Perhaps the best known among the Bauhaus painters represented at the Busch-Reisinger in Paul Klee. In the last few years his colorful, semi-cubist abstractions have become more and more popular. Besides some of these oils there are a few delicate lithographs and an especially interesting etching entitled, "The Miser." In this work Klee employed a technique which he used successfully in some of his other etchings, that of two faces registering opposite emotions superimposed on each other. One face wears the expression the world sees, the other that of the subject's own personality.
Contrasting to Klee's cubism and abstraction is the sculpture of Gerhard Marcks. Unfortunately, Allied bombing destroyed most of Marck's work, and it is practically impossible to gather together a representative sampling. A majority of the forms shown--cast in bronze--are long, lean, and austere. There are, however, one roly-poly figure called "A Dutchman" and a very appealing ceramic of two lovers kissing which looks like something Picasso might have translated into a third dimension.
Lyonel Feininger's section includes fine, sketchy prints and cubist canvasses. Although his oils are certainly interesting, none of them is particularly vivid or eye-catching.
As a contrast to Feininger, there are Herbert Bayer's colorful posters. Bayer, a leader in advertising techniques, has done an amusing burlesque on his own field. He shows the possibilities of popularizing a fictional "Regina Toothpaste" through a specially constructed building. On the outside of this structure he has drawn a loudspeaker which blares forth the product's name.

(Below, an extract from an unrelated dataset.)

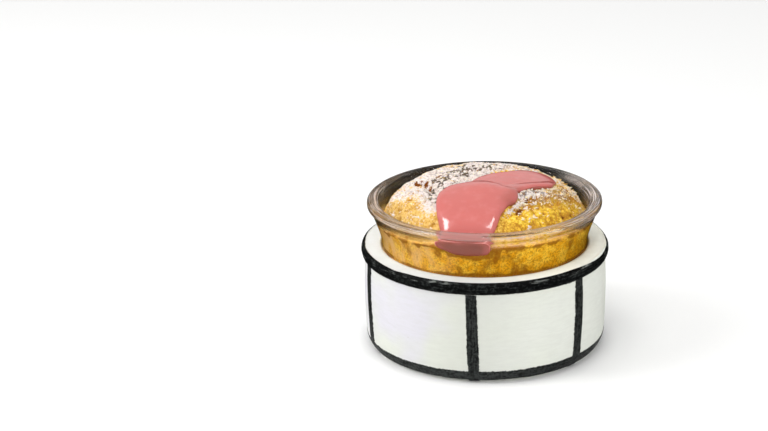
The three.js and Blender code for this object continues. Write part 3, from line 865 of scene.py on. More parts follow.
def glass_outer(z):
    """Radius of the glass's outer wall at a height."""
    return glass_radius(np.asarray(z, float), BODY_OUTER, OUTER_FLARE)


def corner_round(wall, floor, size, steps):
    """Quarter circle from a floor up to a wall, as radii and heights."""
    turn = np.linspace(0, math.pi / 2, steps)
    return np.stack([wall - size + size * np.sin(turn), floor + size - size * np.cos(turn)], axis=-1)


# ---- Form of the crust ----


class Crust:
    """The souffle's surface, addressed by an angle and a length measured over it from its middle."""

    def __init__(self, sizes):
        self.sizes = sizes
        turn = np.linspace(0, math.pi / 2, 2400)
        radius = SHOULDER_RADIUS * np.sin(turn) ** (2 / CROWN_FLATNESS)
        rise = sizes.crown_rise / MM
        height = SHOULDER_HEIGHT + rise * np.clip(np.cos(turn), 0, 1) ** (2 / CROWN_ROUNDNESS)
        self.run = run_along(np.stack([radius, height], axis=-1))
        self.radius, self.height = radius, height
        step = np.hypot(np.gradient(radius), np.gradient(height))
        self.out = -np.gradient(height) / step
        self.up = np.gradient(radius) / step
        self.crown = self.run[-1]
        self.draw_lumps()
        self.draw_detail()

    def spread(self, radius, turn):
        """Even places over the crown, from two rows of numbers from 0 to 1."""
        radius, turn = self.crown * np.sqrt(radius), 2 * math.pi * turn
        return np.stack([radius * np.sin(turn), -radius * np.cos(turn)], axis=-1)

    def draw_lumps(self):
        """Repeats the solid's own stream of draws, so that its lumps are in the same places."""
        state, draws = LUMP_SEED, []
        for _ in range(3 * LUMP_COUNT):
            state = (state * 1664525 + 1013904223) % 4294967296
            draws.append(state / 4294967296)
        radius, turn, size = np.array(draws).reshape(-1, 3).T
        self.lump_sites = self.spread(radius, turn)
        self.lump_reach = mix(LUMP_REACH[0], LUMP_REACH[1], size)

    def draw_detail(self):
        """Seeded places of the pits and of the crusty nodules."""
        draw = np.random.default_rng(self.sizes.seed)
        pits, nodules = self.sizes.pit_count, self.sizes.nodule_count
        self.pit_sites = self.spread(draw.random(pits), draw.random(pits))
        self.pit_reach = mix(*PIT_REACH, draw.random(pits) ** 2)
        spine = along_path(RIGHT_CREST, draw.random(nodules))
        self.nodule_sites = spine + draw.normal(0, 1, spine.shape) * NODULE_SPREAD
        self.nodule_reach = mix(*NODULE_REACH, draw.random(nodules))

    def broad(self, x, y):
        """Sum of height * e^(-(distance / reach)^2) over the rises and hollows."""
        return sum(h * bell(path_distance(x, y, path), reach) for path, reach, h in RELIEF)

    def lumps(self, x, y):
        """The tallest lump at each place."""
        rise = self.sizes.lump_height / MM * self.lump_reach / LUMP_REACH[1]
        return caps(x, y, self.lump_sites, self.lump_reach, rise)

    def level(self, x, y):
        """Broad relief with the lumps levelled, as sauce lies over them."""
        return self.broad(x, y) + self.sizes.lump_height / MM / 3

    def filled(self, x, y):
        """The level with its hollows half filled, as the top of the sauce has it."""
        level = self.level(x, y)
        return np.where(level < 0, 0.15 * level, level)

    def hollows(self, x, y):
        """Fine relief as a height, a hollowness from 0 to 1.4 and cracks in the sugar from 0 to 1.

        Clumps and crumbs are 1 - e^-(noise / width)^2: creases where the noise crosses zero.
        Pits and nodules are caps, and the split is a soft trench with crags in it.
        """
        plane = on_plane(x, y)
        warp = np.stack([soft_noise(plane, 4.0, 3), soft_noise(plane, 4.0, 4), 0 * x], axis=-1)
        bent = plane + 1.2 * warp
        rough = mix(0.42, 1.0, ease(-8, 10, x))
        clump = 1 - bell(soft_noise(bent, 2.4, 7), CREASE_WIDTH)
        crumb = 1 - bell(soft_noise(bent, 1.15, 8), CREASE_WIDTH)
        fine = soft_noise(plane, 0.8, 9)
        pits = caps(x, y, self.pit_sites, self.pit_reach, self.pit_reach * 0.75)
        nodules = caps(x, y, self.nodule_sites, self.nodule_reach, self.nodule_reach * 0.5)
        split = bell(path_distance(x, y, SPLIT_PATH), 1.6)
        crags = split * (0.9 * soft_noise(plane, 1.5, 12) - 0.35)
        height = rough * self.sizes.clump_depth / MM * (clump - 0.75)
        height = height + rough * self.sizes.crumb_depth / MM * (crumb - 0.7 + 0.35 * fine)
        crack = bell(soft_noise((bent + 31.0) * (1, 0.55, 1), 1.05, 13), 0.26)
        crack = crack * ease(-0.45, 0.0, soft_noise(plane * (1, 0.6, 1), 1.9, 14))
        crack = crack * mix(0.3, 1, ease(-23.5, -19, x))
        cracked = bell(path_distance(x, y, CRACKED_PATH), 6.5, 4)
        cracked = cracked + 0.35 * bell(path_distance(x, y, RIGHT_CREST), 4.0, 4)
        crack = crack * np.clip(cracked, 0.3, 1)
        height = height - pits + nodules - 0.35 * ease(0, 0.3, nodules) + crags - 0.5 * crack
        hollow = 0.5 * (1 - clump) + 0.4 * (1 - crumb) + np.clip(pits * 1.2, 0, 1) - 0.5 * (nodules > 0.12)
        return height, np.clip(hollow * rough, 0, 1.4), crack

    def contact(self, turn):
        """Height at which the crust meets the glass."""
        wave = sum(size * np.sin(np.radians(count * turn + start)) for count, start, size in CONTACT_WAVES)
        return CONTACT_HEIGHT + CONTACT_WAVE * wave - CONTACT_DROP * self.tongue_share(turn)

    @staticmethod
    def tongue_share(turn):
        """1 behind the sauce tongue, easing to 0 past both of its sides."""
        turn = signed_degrees(turn)
        return ease(-29, -15, turn) * (1 - ease(0.5, 5.5, turn))

    def points(self, turn, run, lift, relief=None, detail=0.0, gap=0.0):
        """Points of the crown up to its shoulder, then of the flank down to the glass.

        The crown is r^flatness + h^roundness = 1 by its run, moved along its normal by the
        lift, the faded relief and the detail. The flank falls from shoulder to contact.
        """
        turn, run = np.broadcast_arrays(np.asarray(turn, float), np.asarray(run, float))
        x, y = level_place(turn, run)
        on_crown = np.minimum(run, self.crown)
        radius = np.interp(on_crown, self.run, self.radius)
        height = np.interp(on_crown, self.run, self.height)
        fade = 1 - ease(self.crown - 5, self.crown, run)
        raised = lift + detail + (fade * relief(x, y) if relief else 0)
        pull = CONTACT_PULL * self.tongue_share(turn)
        crown_radius = radius + np.interp(on_crown, self.run, self.out) * raised
        crown_radius = crown_radius - pull * ease(self.crown - 6, self.crown, run)
        crown_height = height + np.interp(on_crown, self.run, self.up) * raised
        down = np.clip((run - self.crown) / FLANK_LENGTH, 0, 1)
        contact = self.contact(turn)
        flank_radius = mix(SHOULDER_RADIUS - pull, glass_inner(contact) + gap, down ** 2.5)
        flank_radius = flank_radius + (lift + detail) * (1 - down ** 3)
        flank_height = mix(SHOULDER_HEIGHT, contact, down)
        past = run > self.crown
        return polar(
            turn, np.where(past, flank_radius, np.maximum(crown_radius, 0)),
            np.where(past, flank_height, crown_height),
        )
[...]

On the inside, movies portray the advantages of the toothpaste, while the building's chimney spouts smoke in the form of "Regina." Bayer's only oil on display, a dull study in browns, whites, and blacks, is far below the standard of his posters.
Besides his geometric abstractions which stress color, form, and shading, Josef Albers has done bright and glossy studies in sandblasted glass. To make his patterns, Albers put together sheets of laminated glass of different colors and blasted his designs from the top plates, allowing the underplates to show through. Albers also worked with plastic, and the engraving called "The Tight Rope" shows his particular talent at its best.
The most important contributions of Laszio Moholy-Nagy to the fields of art and photography cannot be shown in any exhibit. Moholy-Nagy was primarily a great teacher, but his work in developing new types of photography is also outstanding. On display are some of his photograms, plates exposed without the aid of a camera. There are also vivid geometric abstractions in water color, and a construction in chrome and lucite. Another of Moholy-Nagy's innovations is a seeming monstrosity called a light machine. It is used to project abstract light images on a screen for the benefit of abstract motion pictures.